# [Dataset rows]
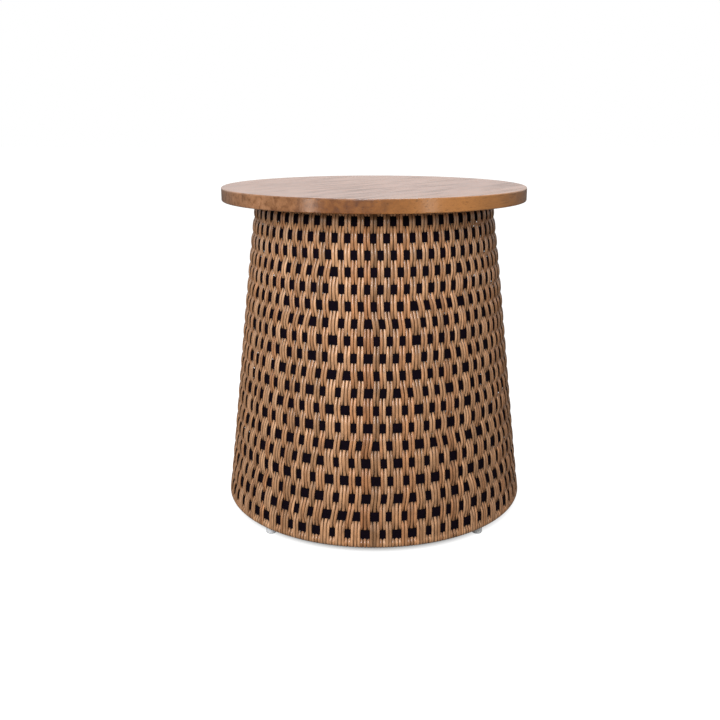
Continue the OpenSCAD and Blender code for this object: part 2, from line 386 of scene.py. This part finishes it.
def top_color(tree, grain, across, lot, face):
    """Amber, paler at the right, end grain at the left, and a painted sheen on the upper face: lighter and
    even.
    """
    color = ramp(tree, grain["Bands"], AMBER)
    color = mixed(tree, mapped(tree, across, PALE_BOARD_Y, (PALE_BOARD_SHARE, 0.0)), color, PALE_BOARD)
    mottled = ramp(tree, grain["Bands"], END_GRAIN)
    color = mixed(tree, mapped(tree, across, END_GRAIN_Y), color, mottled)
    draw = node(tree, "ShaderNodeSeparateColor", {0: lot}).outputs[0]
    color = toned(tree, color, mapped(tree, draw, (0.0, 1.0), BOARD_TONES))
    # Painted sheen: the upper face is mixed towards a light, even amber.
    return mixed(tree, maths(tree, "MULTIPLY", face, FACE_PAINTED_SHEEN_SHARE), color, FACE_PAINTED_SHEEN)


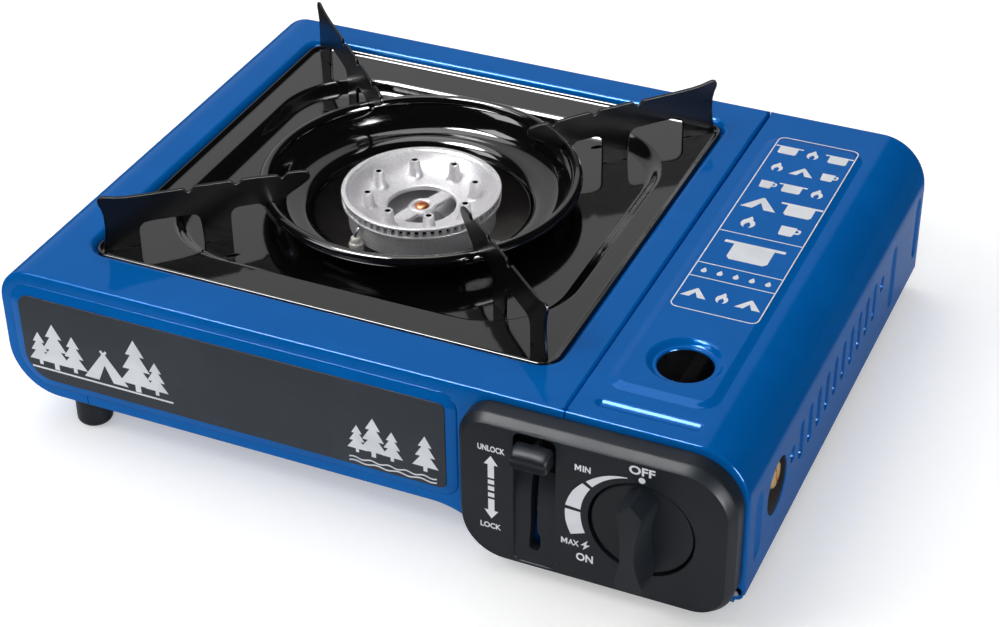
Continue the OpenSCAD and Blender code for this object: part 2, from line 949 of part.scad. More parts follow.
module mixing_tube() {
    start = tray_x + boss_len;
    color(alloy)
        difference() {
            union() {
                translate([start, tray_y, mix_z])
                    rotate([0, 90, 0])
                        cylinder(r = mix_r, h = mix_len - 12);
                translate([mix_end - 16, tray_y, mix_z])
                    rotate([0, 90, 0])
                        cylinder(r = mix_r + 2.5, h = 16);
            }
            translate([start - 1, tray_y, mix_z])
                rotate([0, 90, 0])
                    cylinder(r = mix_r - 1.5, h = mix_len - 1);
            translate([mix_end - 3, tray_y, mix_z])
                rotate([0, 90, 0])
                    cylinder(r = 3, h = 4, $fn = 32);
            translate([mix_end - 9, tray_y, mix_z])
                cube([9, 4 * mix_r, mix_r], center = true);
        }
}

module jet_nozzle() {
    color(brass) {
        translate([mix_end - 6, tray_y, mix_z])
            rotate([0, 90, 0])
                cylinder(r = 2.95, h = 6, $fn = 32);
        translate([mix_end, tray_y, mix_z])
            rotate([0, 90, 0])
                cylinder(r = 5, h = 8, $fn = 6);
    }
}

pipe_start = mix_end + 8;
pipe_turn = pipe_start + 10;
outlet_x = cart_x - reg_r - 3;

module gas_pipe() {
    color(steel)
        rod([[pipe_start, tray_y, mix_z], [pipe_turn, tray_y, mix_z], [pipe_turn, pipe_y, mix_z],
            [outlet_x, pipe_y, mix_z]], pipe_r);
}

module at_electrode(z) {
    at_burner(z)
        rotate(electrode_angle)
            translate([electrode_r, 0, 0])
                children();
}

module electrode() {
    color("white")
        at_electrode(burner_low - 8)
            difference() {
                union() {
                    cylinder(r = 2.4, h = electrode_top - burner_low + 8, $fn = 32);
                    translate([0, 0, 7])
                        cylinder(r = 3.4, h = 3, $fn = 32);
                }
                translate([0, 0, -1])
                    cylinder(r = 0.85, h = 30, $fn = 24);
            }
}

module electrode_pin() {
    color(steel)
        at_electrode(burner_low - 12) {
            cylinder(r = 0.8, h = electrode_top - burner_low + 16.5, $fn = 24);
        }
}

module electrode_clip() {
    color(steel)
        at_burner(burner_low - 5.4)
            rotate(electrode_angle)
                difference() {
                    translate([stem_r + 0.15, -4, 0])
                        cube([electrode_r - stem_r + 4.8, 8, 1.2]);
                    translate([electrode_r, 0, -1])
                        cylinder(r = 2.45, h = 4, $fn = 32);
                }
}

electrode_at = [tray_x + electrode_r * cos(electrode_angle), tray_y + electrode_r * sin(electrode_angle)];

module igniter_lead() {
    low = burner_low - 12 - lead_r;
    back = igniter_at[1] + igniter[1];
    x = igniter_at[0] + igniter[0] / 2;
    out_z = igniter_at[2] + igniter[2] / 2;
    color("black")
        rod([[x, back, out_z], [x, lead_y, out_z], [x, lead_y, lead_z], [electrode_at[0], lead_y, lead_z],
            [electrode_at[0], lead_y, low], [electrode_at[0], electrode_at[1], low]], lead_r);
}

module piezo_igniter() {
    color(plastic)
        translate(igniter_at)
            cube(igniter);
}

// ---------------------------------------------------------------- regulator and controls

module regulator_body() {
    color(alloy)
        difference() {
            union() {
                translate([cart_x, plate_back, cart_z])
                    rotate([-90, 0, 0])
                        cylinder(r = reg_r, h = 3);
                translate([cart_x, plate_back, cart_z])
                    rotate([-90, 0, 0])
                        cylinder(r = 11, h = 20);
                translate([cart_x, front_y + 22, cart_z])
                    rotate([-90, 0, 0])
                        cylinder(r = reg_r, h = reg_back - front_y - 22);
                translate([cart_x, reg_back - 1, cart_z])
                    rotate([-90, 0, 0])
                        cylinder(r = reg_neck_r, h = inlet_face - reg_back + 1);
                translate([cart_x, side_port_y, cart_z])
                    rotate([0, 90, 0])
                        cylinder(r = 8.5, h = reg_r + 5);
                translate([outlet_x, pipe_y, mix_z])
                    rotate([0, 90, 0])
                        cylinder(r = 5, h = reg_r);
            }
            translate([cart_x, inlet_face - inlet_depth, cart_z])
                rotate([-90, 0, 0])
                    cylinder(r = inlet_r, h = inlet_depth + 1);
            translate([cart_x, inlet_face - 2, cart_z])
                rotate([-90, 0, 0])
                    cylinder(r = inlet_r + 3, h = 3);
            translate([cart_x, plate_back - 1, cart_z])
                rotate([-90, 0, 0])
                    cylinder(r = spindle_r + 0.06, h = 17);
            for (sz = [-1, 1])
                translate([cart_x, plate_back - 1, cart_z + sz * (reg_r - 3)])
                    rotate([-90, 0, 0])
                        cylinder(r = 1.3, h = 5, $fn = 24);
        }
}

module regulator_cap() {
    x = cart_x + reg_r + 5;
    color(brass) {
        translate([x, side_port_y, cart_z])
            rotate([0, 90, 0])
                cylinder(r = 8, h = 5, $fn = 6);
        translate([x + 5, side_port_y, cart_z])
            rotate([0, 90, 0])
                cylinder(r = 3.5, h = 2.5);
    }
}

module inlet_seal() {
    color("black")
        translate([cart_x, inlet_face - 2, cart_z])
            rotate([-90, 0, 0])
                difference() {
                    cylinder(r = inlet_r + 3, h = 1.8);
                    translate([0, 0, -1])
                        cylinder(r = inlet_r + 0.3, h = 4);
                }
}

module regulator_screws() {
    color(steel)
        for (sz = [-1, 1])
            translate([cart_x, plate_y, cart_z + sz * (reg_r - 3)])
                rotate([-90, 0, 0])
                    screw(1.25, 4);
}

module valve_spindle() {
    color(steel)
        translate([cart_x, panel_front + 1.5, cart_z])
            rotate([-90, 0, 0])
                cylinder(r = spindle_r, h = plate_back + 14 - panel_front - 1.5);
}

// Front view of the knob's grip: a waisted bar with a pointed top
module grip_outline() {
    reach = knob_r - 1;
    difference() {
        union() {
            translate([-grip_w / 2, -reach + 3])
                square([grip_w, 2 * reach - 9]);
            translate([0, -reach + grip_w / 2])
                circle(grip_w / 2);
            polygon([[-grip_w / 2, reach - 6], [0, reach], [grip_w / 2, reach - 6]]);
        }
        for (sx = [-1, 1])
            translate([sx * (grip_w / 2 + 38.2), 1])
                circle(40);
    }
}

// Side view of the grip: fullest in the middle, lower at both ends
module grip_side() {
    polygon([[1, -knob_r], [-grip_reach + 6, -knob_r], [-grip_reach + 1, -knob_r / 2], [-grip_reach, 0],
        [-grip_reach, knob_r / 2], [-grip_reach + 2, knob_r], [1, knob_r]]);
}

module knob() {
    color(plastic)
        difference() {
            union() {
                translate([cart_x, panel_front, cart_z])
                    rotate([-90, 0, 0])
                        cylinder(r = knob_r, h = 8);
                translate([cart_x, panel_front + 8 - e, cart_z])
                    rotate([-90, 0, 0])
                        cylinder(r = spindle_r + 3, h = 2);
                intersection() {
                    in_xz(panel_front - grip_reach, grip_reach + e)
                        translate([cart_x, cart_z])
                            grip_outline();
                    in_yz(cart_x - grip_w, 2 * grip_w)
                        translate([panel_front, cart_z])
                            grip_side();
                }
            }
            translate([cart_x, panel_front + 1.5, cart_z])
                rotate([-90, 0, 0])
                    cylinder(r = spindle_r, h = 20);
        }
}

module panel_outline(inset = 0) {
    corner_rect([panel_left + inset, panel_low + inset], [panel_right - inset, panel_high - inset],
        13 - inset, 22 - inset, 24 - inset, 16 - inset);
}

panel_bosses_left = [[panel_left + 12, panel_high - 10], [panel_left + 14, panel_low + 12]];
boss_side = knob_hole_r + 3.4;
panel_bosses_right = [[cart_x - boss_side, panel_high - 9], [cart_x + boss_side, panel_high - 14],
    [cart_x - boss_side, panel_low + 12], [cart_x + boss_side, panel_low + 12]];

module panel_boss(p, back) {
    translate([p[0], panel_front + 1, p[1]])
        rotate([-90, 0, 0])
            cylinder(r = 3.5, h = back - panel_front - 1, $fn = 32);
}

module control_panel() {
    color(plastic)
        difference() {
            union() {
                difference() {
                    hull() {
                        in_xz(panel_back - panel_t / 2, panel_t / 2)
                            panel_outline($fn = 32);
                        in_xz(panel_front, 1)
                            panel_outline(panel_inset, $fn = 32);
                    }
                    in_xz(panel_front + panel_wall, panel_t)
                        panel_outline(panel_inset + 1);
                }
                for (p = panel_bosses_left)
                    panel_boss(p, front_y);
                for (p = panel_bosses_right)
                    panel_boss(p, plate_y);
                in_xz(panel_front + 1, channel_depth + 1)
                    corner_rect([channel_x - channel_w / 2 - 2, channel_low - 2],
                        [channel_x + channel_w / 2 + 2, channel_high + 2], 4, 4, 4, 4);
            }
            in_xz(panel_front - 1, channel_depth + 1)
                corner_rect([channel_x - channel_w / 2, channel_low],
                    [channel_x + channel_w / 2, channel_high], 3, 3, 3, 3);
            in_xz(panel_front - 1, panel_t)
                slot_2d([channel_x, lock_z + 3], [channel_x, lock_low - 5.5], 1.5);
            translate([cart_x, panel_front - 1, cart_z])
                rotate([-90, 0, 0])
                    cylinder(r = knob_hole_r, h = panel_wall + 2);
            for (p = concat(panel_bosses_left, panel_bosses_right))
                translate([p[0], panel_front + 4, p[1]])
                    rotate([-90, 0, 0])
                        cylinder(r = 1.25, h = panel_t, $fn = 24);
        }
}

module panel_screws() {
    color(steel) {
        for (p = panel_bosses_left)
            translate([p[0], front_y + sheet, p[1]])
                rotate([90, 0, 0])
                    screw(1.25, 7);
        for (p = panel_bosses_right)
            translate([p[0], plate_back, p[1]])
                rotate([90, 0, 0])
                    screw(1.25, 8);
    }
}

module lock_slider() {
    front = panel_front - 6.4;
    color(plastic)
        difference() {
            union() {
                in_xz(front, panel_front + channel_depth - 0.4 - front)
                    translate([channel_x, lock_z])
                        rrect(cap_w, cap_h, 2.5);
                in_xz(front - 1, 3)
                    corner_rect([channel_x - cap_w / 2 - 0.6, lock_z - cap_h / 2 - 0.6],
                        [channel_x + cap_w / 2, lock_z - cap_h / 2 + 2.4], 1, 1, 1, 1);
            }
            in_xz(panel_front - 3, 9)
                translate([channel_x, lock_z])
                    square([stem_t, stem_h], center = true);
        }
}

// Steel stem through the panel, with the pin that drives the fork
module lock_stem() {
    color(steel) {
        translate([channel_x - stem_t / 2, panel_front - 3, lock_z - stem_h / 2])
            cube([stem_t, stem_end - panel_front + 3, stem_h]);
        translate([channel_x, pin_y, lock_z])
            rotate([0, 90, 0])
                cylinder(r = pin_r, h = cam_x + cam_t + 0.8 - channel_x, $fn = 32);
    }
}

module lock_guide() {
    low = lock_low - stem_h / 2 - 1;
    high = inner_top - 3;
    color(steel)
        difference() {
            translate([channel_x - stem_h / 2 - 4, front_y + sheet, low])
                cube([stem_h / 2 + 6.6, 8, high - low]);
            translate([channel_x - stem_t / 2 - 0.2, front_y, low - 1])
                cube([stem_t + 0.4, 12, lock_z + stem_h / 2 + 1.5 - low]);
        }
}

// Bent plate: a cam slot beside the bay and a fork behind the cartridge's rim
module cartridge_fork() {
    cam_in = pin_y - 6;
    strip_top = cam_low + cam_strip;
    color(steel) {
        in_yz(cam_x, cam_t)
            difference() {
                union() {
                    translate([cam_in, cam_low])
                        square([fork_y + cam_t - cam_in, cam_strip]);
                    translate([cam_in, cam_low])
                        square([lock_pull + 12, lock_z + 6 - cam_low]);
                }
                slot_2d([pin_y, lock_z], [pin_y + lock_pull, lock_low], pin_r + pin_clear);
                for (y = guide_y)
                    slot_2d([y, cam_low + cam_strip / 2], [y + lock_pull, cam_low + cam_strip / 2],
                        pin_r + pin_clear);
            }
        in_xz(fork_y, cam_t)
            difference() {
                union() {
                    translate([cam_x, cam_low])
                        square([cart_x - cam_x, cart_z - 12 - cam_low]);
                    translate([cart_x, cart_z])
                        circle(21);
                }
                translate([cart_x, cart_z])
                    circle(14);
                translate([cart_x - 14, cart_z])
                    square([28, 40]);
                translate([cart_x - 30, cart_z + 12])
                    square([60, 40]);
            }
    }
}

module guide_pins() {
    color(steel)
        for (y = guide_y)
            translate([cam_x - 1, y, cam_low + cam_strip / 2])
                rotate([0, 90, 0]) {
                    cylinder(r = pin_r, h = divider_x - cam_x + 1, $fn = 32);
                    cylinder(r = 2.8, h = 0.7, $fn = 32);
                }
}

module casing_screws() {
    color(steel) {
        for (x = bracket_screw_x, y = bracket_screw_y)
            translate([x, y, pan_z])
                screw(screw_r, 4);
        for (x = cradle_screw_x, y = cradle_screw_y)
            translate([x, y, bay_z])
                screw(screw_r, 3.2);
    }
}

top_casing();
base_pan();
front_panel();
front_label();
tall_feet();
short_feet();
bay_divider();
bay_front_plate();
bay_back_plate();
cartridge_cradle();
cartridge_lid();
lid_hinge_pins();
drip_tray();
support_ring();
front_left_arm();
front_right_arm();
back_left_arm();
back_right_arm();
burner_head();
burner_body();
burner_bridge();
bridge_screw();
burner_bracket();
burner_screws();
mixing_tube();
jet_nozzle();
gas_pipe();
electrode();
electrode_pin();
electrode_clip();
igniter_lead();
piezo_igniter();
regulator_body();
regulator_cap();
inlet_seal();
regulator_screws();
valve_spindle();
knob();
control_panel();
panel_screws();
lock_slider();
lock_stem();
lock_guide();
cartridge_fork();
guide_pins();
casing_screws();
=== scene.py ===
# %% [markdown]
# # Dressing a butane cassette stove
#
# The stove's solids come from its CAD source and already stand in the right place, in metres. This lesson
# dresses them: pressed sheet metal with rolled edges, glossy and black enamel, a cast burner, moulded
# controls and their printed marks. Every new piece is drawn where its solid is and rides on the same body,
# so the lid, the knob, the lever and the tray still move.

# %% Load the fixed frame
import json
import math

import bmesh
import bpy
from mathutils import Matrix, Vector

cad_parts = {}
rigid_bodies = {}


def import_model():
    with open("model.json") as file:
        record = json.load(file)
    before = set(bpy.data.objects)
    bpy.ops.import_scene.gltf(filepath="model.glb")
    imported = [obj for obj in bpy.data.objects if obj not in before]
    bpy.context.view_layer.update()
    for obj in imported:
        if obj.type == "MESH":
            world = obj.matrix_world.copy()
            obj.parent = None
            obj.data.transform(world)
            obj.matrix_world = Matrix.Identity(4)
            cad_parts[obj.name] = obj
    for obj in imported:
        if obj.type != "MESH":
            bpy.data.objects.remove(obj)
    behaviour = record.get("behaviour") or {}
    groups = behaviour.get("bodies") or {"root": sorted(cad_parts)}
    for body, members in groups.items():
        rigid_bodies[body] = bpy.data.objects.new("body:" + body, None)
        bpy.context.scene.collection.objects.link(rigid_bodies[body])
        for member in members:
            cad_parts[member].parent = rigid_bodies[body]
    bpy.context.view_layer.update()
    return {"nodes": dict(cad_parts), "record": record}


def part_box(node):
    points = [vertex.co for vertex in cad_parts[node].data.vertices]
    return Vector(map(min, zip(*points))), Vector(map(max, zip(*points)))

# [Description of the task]
Return, unchanged, the run of lines above that opens with the line containing "top_casing();" and closes with the line containing "import math". Include both.

# [Correct output]
top_casing();
base_pan();
front_panel();
front_label();
tall_feet();
short_feet();
bay_divider();
bay_front_plate();
bay_back_plate();
cartridge_cradle();
cartridge_lid();
lid_hinge_pins();
drip_tray();
support_ring();
front_left_arm();
front_right_arm();
back_left_arm();
back_right_arm();
burner_head();
burner_body();
burner_bridge();
bridge_screw();
burner_bracket();
burner_screws();
mixing_tube();
jet_nozzle();
gas_pipe();
electrode();
electrode_pin();
electrode_clip();
igniter_lead();
piezo_igniter();
regulator_body();
regulator_cap();
inlet_seal();
regulator_screws();
valve_spindle();
knob();
control_panel();
panel_screws();
lock_slider();
lock_stem();
lock_guide();
cartridge_fork();
guide_pins();
casing_screws();
=== scene.py ===
# %% [markdown]
# # Dressing a butane cassette stove
#
# The stove's solids come from its CAD source and already stand in the right place, in metres. This lesson
# dresses them: pressed sheet metal with rolled edges, glossy and black enamel, a cast burner, moulded
# controls and their printed marks. Every new piece is drawn where its solid is and rides on the same body,
# so the lid, the knob, the lever and the tray still move.

# %% Load the fixed frame
import json
import math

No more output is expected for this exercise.